What is the difference between mechanical horsepower and metric horsepower?

Mechanical horsepower (hp) is defined as exactly 550 foot-pounds per second, equal to 745.699872 W. Metric horsepower (PS or cv) is defined as 75 kilogram-force meters per second, equal to 735.49875 W. They differ by about 1.4%, so a 100 hp engine produces roughly 101.4 PS. Mechanical horsepower is standard in North America; metric horsepower is common in Europe and Asia for vehicle ratings.

What is a ton of refrigeration and how does it relate to watts?

A ton of refrigeration (TR) is the power required to melt one short ton (2,000 lb) of ice at 0 °C in 24 hours. It equals 12,000 BTU/h or approximately 3,516.85 W (3.517 kW). This unit is widely used in commercial HVAC and industrial refrigeration to specify cooling capacity. A 5-ton rooftop AC unit, for example, provides about 17.6 kW of cooling power.

How do BTU/h and watts relate for HVAC equipment?

BTU per hour (BTU/h) and watts are both measures of power — specifically the rate of heat transfer. 1 W = 3.41214 BTU/h, or equivalently 1 BTU/h = 0.293071 W. A 10,000 BTU/h window air conditioner delivers approximately 2,931 W (2.93 kW) of cooling capacity. When comparing equipment rated in different units, this converter handles the conversion precisely.

Why must power be a non-negative value in this tool?

This converter works with absolute power magnitudes representing rates of energy transfer. In physics, power can technically be negative (indicating energy flow direction), but for unit conversion purposes the magnitude is what matters. Enter the absolute value of your power measurement and interpret the sign based on your application context.

How accurate are the conversion factors used?

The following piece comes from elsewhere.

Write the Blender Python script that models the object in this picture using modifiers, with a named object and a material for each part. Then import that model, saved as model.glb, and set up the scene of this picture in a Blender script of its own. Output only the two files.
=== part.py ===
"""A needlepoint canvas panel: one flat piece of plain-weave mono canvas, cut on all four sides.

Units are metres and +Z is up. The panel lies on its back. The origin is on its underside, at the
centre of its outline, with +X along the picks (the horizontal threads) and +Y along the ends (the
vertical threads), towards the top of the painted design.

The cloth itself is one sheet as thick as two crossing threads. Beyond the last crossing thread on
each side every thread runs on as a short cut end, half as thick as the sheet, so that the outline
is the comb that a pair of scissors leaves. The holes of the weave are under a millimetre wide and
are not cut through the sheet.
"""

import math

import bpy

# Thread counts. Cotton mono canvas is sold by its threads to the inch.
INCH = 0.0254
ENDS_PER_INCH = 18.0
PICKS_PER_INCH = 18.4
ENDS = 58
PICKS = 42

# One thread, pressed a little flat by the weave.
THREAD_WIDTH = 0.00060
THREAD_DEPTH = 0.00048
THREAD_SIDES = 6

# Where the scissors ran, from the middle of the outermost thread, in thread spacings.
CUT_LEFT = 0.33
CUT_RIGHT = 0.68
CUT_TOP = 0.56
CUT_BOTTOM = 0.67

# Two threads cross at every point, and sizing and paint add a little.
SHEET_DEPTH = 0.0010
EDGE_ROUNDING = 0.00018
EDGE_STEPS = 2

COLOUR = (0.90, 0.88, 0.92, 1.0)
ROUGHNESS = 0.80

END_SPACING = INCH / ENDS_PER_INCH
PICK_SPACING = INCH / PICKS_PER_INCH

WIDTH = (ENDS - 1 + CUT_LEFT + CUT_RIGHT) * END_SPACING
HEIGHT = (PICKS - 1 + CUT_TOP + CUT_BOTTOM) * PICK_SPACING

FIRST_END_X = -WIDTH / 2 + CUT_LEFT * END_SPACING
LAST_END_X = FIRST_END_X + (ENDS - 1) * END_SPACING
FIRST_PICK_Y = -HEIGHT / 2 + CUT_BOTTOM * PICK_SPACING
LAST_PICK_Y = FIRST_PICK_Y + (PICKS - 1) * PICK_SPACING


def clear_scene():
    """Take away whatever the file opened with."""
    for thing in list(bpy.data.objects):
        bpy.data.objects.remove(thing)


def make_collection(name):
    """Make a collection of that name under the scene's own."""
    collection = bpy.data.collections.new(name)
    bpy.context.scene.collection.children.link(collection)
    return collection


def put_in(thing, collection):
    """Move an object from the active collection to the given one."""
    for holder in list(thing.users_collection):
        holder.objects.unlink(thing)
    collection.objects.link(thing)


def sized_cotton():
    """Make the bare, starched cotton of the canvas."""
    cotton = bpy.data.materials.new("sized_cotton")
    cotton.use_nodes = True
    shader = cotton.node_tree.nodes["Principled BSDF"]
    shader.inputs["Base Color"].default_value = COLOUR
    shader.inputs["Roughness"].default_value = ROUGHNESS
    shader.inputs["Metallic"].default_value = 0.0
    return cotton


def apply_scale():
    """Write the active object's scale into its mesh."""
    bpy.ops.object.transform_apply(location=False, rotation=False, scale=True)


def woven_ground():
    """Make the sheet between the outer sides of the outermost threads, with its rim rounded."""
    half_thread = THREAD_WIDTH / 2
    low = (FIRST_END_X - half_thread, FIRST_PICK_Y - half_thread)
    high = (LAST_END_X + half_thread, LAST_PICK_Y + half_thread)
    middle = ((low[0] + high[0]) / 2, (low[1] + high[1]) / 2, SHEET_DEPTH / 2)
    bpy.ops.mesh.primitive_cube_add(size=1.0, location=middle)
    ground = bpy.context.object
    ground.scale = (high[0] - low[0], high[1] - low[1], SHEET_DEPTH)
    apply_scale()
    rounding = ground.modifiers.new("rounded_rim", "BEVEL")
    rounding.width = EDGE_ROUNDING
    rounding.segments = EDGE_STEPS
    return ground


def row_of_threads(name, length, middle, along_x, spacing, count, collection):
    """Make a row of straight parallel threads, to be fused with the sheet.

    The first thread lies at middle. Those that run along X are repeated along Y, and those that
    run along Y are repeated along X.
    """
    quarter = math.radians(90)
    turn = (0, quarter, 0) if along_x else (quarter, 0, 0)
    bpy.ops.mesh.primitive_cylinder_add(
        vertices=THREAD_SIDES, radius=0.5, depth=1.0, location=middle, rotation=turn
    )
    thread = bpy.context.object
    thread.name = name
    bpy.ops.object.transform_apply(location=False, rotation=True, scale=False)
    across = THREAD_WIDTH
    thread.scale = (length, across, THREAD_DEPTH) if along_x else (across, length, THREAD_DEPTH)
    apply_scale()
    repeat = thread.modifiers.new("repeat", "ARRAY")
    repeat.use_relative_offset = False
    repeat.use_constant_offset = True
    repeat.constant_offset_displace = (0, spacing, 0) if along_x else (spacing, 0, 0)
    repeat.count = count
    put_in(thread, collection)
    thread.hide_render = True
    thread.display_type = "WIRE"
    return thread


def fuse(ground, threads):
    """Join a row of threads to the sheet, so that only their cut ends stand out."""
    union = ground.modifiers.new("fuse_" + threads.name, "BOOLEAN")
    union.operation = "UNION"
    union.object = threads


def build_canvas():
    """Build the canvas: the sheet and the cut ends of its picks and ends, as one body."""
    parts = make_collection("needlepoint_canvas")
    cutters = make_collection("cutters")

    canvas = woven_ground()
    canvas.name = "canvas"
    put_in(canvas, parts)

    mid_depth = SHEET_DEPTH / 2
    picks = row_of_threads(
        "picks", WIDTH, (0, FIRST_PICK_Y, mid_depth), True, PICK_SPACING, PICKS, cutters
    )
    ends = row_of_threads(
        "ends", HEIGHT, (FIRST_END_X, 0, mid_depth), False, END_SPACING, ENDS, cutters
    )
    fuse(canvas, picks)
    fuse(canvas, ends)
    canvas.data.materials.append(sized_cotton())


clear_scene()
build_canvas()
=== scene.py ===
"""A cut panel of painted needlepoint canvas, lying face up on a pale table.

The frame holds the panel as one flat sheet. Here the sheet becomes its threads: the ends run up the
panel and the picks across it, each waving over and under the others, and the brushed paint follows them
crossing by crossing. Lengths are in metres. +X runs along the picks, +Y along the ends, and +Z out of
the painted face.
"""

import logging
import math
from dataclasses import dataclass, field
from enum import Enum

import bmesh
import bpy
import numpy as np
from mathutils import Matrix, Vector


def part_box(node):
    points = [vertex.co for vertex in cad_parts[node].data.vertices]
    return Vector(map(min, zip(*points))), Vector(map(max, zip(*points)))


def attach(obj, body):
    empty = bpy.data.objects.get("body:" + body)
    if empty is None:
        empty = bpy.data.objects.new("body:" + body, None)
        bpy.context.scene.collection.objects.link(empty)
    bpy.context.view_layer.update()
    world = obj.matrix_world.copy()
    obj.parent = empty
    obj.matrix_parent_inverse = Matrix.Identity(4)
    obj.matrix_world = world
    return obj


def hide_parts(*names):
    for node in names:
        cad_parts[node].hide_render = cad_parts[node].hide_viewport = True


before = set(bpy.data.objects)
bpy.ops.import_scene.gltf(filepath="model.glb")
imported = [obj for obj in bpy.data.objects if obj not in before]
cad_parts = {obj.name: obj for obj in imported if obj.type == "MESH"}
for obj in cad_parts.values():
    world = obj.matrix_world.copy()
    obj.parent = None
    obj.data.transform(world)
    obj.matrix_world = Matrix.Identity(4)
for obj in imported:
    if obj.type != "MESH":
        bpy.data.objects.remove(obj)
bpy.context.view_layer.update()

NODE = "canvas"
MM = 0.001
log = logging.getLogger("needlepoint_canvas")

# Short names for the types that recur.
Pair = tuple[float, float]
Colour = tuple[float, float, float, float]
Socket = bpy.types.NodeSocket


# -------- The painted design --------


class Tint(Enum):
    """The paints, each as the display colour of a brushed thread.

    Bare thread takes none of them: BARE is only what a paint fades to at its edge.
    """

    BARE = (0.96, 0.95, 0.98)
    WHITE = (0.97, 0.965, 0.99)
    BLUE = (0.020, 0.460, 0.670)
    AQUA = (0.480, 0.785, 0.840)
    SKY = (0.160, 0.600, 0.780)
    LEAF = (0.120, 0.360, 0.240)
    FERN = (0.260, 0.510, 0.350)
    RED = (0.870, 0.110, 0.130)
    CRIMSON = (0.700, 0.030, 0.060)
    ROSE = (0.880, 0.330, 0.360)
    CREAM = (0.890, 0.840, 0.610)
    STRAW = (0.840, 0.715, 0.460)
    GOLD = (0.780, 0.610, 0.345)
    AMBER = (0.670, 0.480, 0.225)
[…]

The conversion factors are taken from internationally recognized definitions: 1 mechanical hp = 745.699872 W (exact IEEE definition), 1 metric hp = 735.49875 W (exact SI definition), 1 BTU/h = 0.293071 W, and 1 TR = 3,516.85284 W. These values match the definitions used by NIST and international standards bodies, making the results suitable for engineering calculations.